__Exercise goal__: Return exactly the lines that run from the beginning through the line containing "THROAT_RADIUS = 2.35", both included, and no others.

__Supplied data__:
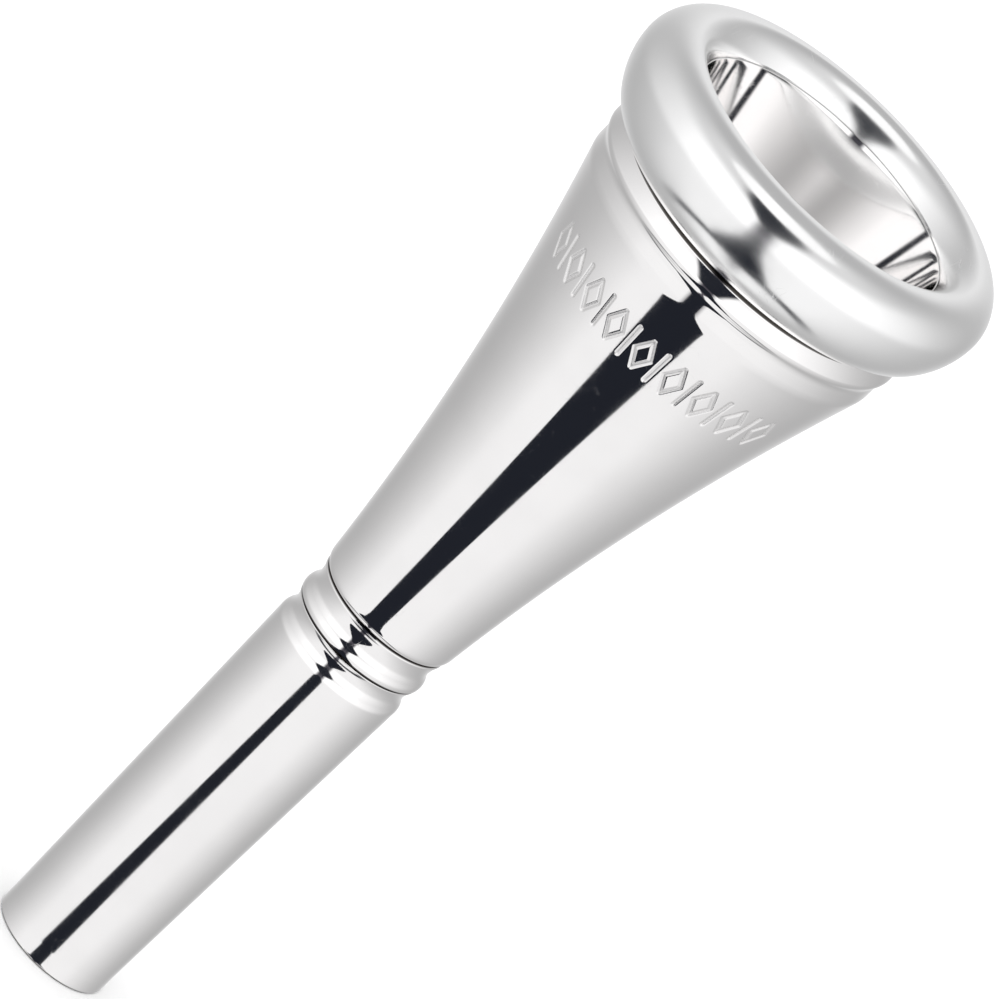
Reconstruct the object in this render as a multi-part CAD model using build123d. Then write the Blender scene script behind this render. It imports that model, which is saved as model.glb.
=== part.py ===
from build123d import *
import os

# French horn mouthpiece in the three-part screwed form: rim, cup and shank, with a collar ring between
# the cup and the shank. Every piece is turned about +Z. The origin is the centre of the shank's open end,
# and the rim is at the top. All sizes are in millimetres.

# Shank: the taper that goes into the instrument's receiver
TIP_RADIUS = 3.775
TIP_LAND = 1.25
TIP_ROUNDING = 0.15
TAPER = 0.0257
SHOULDER_Z = 24.55
SHOULDER_MIDDLE = (4.34, 24.785)
GROOVE_START = (4.24, 25.0)
GROOVE_HANDLE = (3.91, 25.5)
BACKBORE_TIP_RADIUS = 3.15
BACKBORE_LENGTH = 31.0
THROAT_RADIUS = 2.35

# Joint between the shank and the cup
SEAT_Z = 26.4
SEAT_RADIUS = 4.2
SEAT_CHAMFER = 0.12
LAND_RADIUS = 3.6
SPIGOT_RADIUS = 3.4
SPIGOT_TOP_Z = 34.6
THREAD_CLEARANCE = 0.05
THREAD_RELIEF = 0.5
SOCKET_CHAMFER = 0.2
RING_CLEARANCE = 0.02

# Collar ring: a bead below a small cove
RING_TOP_Z = 28.65
RING_TOP_RADIUS = 4.24
RING_TOP_CHAMFER = (0.12, 0.15)
RING_FOOT_RADIUS = 4.36
BEAD_RADIUS = 4.405
BEAD_Z = 26.68
COVE_START = (4.28, 27.07)
COVE_HANDLE = (3.965, 27.52)

# Cup: a flare, a short straight neck and a lip under the rim
CUP_END_RADIUS = 4.24
CUP_END_HANDLE = (4.48, 28.75)
FLARE_START = (4.55, 29.2)
FLARE_HANDLE = (6.07, 42.9)
FLARE_TOP = (10.2, 57.14)
NECK_RADIUS = 10.29
NECK_HANDLE_Z = 57.42
NECK_Z = 57.7
LIP_FLARE_Z = 58.45
LIP_INFLECTION = (10.42, 58.87)
LIP_RADIUS = 10.56
LIP_Z = 59.25
LIP_ROUNDING_Z = 59.35
LIP_BEVEL = (10.53, 59.42)
LIP_BEVEL_HANDLE = (10.286, 59.994)
LIP_TOP = (10.02, 60.36)
RIM_SEAT_Z = 60.45
RIM_SEAT_RADIUS = 9.9
CUP_THROAT_Z = 37.0
CUP_MOUTH_RADIUS = 8.7
CUP_MOUTH_Z = 64.74
BOWL_HANDLE = (7.3, 58.5)
FUNNEL_HANDLE = (3.2, 45.0)

# Rim: the ring that the lips rest on, screwed over the top of the cup
RIM_THREAD_RADIUS = 9.6
RIM_WIDEST_RADIUS = 12.5
RIM_WIDEST_Z = 64.1
RIM_FOOT_RADIUS = 10.25
RIM_CREST_RADIUS = 10.3
RIM_CREST_Z = 66.43
BITE_HANDLE_RADIUS = 9.3
BITE_RADIUS = 8.76
BITE_Z = 64.87
BITE_WALL_STEP = 0.03
LOWER_FULLNESS = 0.56
UPPER_FULLNESS = 0.68
INNER_FULLNESS = 0.8

HALF_ROOT = 0.5 ** 0.5


def turned(edges):
    """The solid of revolution about Z of a closed outline in the XZ plane."""
    face = make_face(Plane.XZ * Curve(edges))
    return revolve(face, Axis.Z, 360)


def outline(*points):
    """Straight edges through (radius, z) points."""
    return [Line(a, b) for a, b in zip(points, points[1:])]


def arc(start, middle, end):
    """An arc through three (radius, z) points."""
    return [ThreePointArc(start, middle, end)]


def quarter(start, corner, end, fullness):
    """A curve that leaves start towards corner and comes from it to end. A quarter ellipse has fullness 0.707."""
    return [Bezier(start, corner, end, weights=[1, fullness, 1])]


def shank_radius(z):
    """Outer radius of the tapered shank."""
    return TIP_RADIUS + (z - TIP_LAND) * TAPER


def shank():
    """The tapered shank: backbore, throat, shoulder, groove, ring land and threaded spigot."""
    shoulder = (shank_radius(SHOULDER_Z), SHOULDER_Z)
    seat_edge = (SEAT_RADIUS + SEAT_CHAMFER, SEAT_Z - SEAT_CHAMFER)
    tip_corner = (TIP_RADIUS - TIP_ROUNDING * (1 - HALF_ROOT), TIP_ROUNDING * (1 - HALF_ROOT))
    edges = outline((THROAT_RADIUS, BACKBORE_LENGTH), (BACKBORE_TIP_RADIUS, 0), (TIP_RADIUS - TIP_ROUNDING, 0))
    edges += arc((TIP_RADIUS - TIP_ROUNDING, 0), tip_corner, (TIP_RADIUS, TIP_ROUNDING))
    edges += outline((TIP_RADIUS, TIP_ROUNDING), (TIP_RADIUS, TIP_LAND), shoulder)
    edges += arc(shoulder, SHOULDER_MIDDLE, GROOVE_START)
    edges += quarter(GROOVE_START, GROOVE_HANDLE, seat_edge, 1)
    edges += outline(
        seat_edge,
        (SEAT_RADIUS, SEAT_Z),
        (LAND_RADIUS, SEAT_Z),
        (LAND_RADIUS, RING_TOP_Z - THREAD_RELIEF),
        (SPIGOT_RADIUS, RING_TOP_Z - THREAD_RELIEF),
        (SPIGOT_RADIUS, SPIGOT_TOP_Z - THREAD_RELIEF),
        (SPIGOT_RADIUS - THREAD_RELIEF, SPIGOT_TOP_Z),
        (THROAT_RADIUS, SPIGOT_TOP_Z),
        (THROAT_RADIUS, BACKBORE_LENGTH),
    )
    return turned(edges)


def collar_ring():
    """The loose ring between shank and cup: a cove above a rounded bead."""
    bore = LAND_RADIUS + RING_CLEARANCE
    top_edge = (RING_TOP_RADIUS + RING_TOP_CHAMFER[0], RING_TOP_Z - RING_TOP_CHAMFER[1])
    edges = outline((bore, RING_TOP_Z), (bore, SEAT_Z), (RING_FOOT_RADIUS, SEAT_Z))
    edges += arc((RING_FOOT_RADIUS, SEAT_Z), (BEAD_RADIUS, BEAD_Z), COVE_START)
    edges += quarter(COVE_START, COVE_HANDLE, top_edge, 1)
    edges += outline(top_edge, (RING_TOP_RADIUS, RING_TOP_Z), (bore, RING_TOP_Z))
    return turned(edges)


def cup_outside():
    """The cup's outline from its bottom edge up to the seat of the rim."""
    lip_foot = (NECK_RADIUS, LIP_FLARE_Z)
    lip = (LIP_RADIUS, LIP_Z)
    inflection_z = LIP_INFLECTION[1]
    edges = quarter((CUP_END_RADIUS, RING_TOP_Z), CUP_END_HANDLE, FLARE_START, 1)
    edges += quarter(FLARE_START, FLARE_HANDLE, FLARE_TOP, 1)
    edges += quarter(FLARE_TOP, (NECK_RADIUS, NECK_HANDLE_Z), (NECK_RADIUS, NECK_Z), 1)
    edges += outline((NECK_RADIUS, NECK_Z), lip_foot)
    edges += quarter(lip_foot, (NECK_RADIUS, (LIP_FLARE_Z + inflection_z) / 2), LIP_INFLECTION, 1)
    edges += quarter(LIP_INFLECTION, (LIP_RADIUS, (LIP_Z + inflection_z) / 2), lip, 1)
    edges += quarter(lip, (LIP_RADIUS, LIP_ROUNDING_Z), LIP_BEVEL, 1)
    edges += quarter(LIP_BEVEL, LIP_BEVEL_HANDLE, LIP_TOP, 1)
    edges += outline(LIP_TOP, (RIM_SEAT_RADIUS, RIM_SEAT_Z))
    return edges


def cup():
    """The cup: funnel and throat inside, flare outside, socket below and threaded spigot above."""
    socket = SPIGOT_RADIUS + THREAD_CLEARANCE
    socket_top = SPIGOT_TOP_Z + SOCKET_CHAMFER
    entry = LAND_RADIUS + THREAD_CLEARANCE
    mouth = (CUP_MOUTH_RADIUS, CUP_MOUTH_Z)
    edges = outline(
        (THROAT_RADIUS, CUP_THROAT_Z),
        (THROAT_RADIUS, socket_top),
        (socket, socket_top),
        (socket, RING_TOP_Z + SOCKET_CHAMFER),
        (entry, RING_TOP_Z),
        (CUP_END_RADIUS, RING_TOP_Z),
    )
    edges += cup_outside()
    edges += outline(
        (RIM_SEAT_RADIUS, RIM_SEAT_Z),
        (RIM_THREAD_RADIUS, RIM_SEAT_Z),
        (RIM_THREAD_RADIUS, CUP_MOUTH_Z - THREAD_RELIEF),
        (RIM_THREAD_RADIUS - THREAD_RELIEF, CUP_MOUTH_Z),
        mouth,
    )
    edges += [Bezier(mouth, BOWL_HANDLE, FUNNEL_HANDLE, (THROAT_RADIUS, CUP_THROAT_Z))]
    return turned(edges)


def rim():
    """The rim: a full rounded ring with a crisp bite, and a threaded socket under it."""
    socket = RIM_THREAD_RADIUS + THREAD_CLEARANCE
    ceiling = CUP_MOUTH_Z + THREAD_CLEARANCE
    foot = (RIM_FOOT_RADIUS, RIM_SEAT_Z)
    widest = (RIM_WIDEST_RADIUS, RIM_WIDEST_Z)
    crest = (RIM_CREST_RADIUS, RIM_CREST_Z)
    bite = (BITE_RADIUS, BITE_Z)
    inner_foot = (BITE_RADIUS - BITE_WALL_STEP, ceiling)
    edges = outline(inner_foot, (socket, ceiling), (socket, RIM_SEAT_Z), foot)
    edges += quarter(foot, (RIM_WIDEST_RADIUS, RIM_SEAT_Z), widest, LOWER_FULLNESS)
    edges += quarter(widest, (RIM_WIDEST_RADIUS, RIM_CREST_Z), crest, UPPER_FULLNESS)
    edges += quarter(crest, (BITE_HANDLE_RADIUS, RIM_CREST_Z), bite, INNER_FULLNESS)
    edges += outline(bite, inner_foot)
    return turned(edges)


os.makedirs("parts", exist_ok=True)
for node, solid in (("shank", shank()), ("collar_ring", collar_ring()), ("cup", cup()), ("rim", rim())):
    export_step(solid, f"parts/{node}.step")
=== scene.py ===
import math

import bpy
import numpy as np
from mathutils import Matrix, Vector


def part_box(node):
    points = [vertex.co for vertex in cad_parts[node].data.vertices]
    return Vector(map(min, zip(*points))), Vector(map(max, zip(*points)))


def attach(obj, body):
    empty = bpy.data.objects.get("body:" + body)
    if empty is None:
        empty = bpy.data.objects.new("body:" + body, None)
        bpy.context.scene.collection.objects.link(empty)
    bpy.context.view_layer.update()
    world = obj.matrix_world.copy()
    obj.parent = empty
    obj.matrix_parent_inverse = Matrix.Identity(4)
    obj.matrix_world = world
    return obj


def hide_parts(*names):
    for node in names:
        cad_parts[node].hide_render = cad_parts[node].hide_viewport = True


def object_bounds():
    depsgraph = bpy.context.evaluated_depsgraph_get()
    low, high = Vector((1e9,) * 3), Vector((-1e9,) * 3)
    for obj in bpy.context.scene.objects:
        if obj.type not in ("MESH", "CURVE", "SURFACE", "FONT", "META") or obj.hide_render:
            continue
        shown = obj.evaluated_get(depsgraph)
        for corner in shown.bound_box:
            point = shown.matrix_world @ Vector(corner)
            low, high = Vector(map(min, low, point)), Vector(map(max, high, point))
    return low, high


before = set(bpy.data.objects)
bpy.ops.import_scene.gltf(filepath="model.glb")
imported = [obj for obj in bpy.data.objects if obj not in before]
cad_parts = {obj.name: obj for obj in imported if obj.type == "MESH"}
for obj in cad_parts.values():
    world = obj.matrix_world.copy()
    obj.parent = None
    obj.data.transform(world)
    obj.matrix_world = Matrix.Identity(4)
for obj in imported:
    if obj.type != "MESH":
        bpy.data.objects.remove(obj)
cad_low, cad_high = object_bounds()

# French horn mouthpiece, silver plated and mirror polished, as four turned pieces. Outlines are (radius, z)
# points in millimetres, measured from the CAD nodes' own boxes; meshes are in metres.
MM = 0.001

SHANK_LOW, SHANK_HIGH = (Vector(c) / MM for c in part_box("shank"))
RING_LOW, RING_HIGH = (Vector(c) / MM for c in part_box("collar_ring"))
CUP_LOW, CUP_HIGH = (Vector(c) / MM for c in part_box("cup"))
RIM_LOW, RIM_HIGH = (Vector(c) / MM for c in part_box("rim"))

# Sizes that two pieces share
THROAT = 2.35
SPIGOT = 3.4
LAND = 3.6
RIM_THREAD = 9.6
CLEARANCE = 0.05
RING_CLEARANCE = 0.02
END_CHAMFER = 0.5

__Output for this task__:
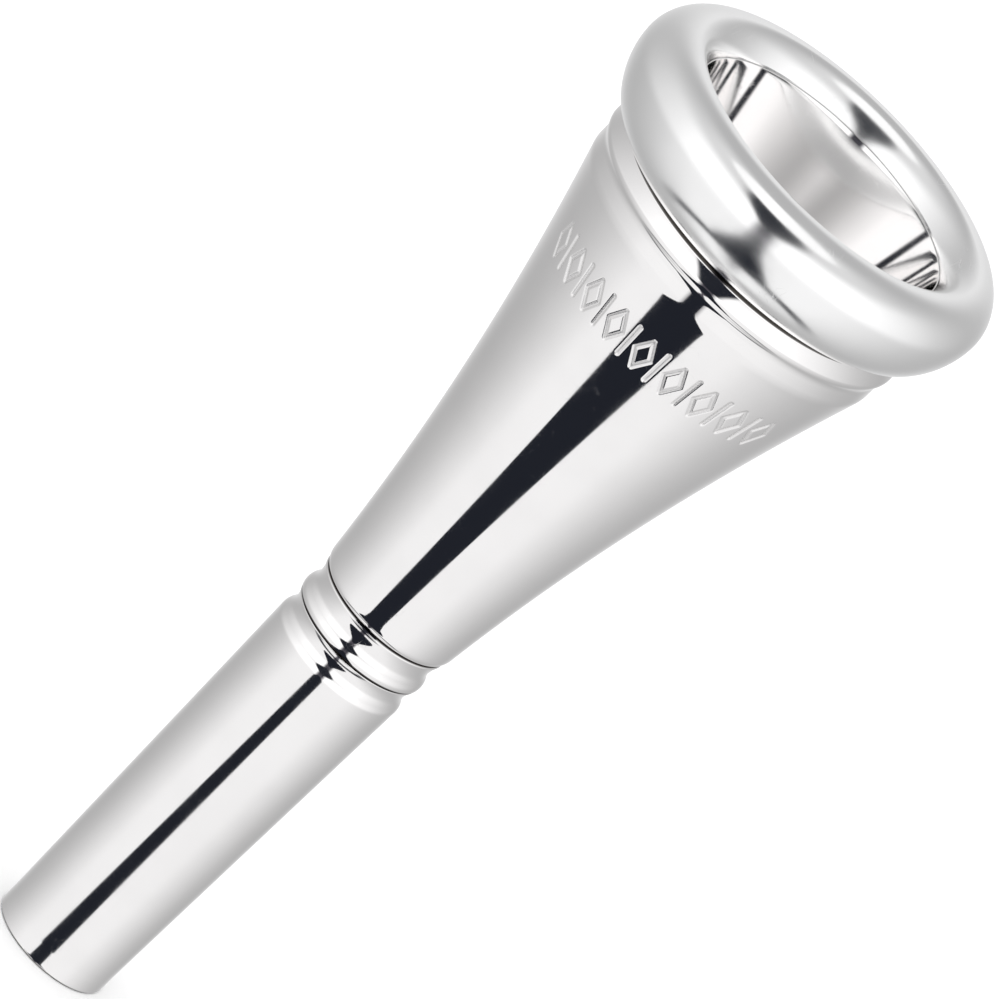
Reconstruct the object in this render as a multi-part CAD model using build123d. Then write the Blender scene script behind this render. It imports that model, which is saved as model.glb.
=== part.py ===
from build123d import *
import os

# French horn mouthpiece in the three-part screwed form: rim, cup and shank, with a collar ring between
# the cup and the shank. Every piece is turned about +Z. The origin is the centre of the shank's open end,
# and the rim is at the top. All sizes are in millimetres.

# Shank: the taper that goes into the instrument's receiver
TIP_RADIUS = 3.775
TIP_LAND = 1.25
TIP_ROUNDING = 0.15
TAPER = 0.0257
SHOULDER_Z = 24.55
SHOULDER_MIDDLE = (4.34, 24.785)
GROOVE_START = (4.24, 25.0)
GROOVE_HANDLE = (3.91, 25.5)
BACKBORE_TIP_RADIUS = 3.15
BACKBORE_LENGTH = 31.0
THROAT_RADIUS = 2.35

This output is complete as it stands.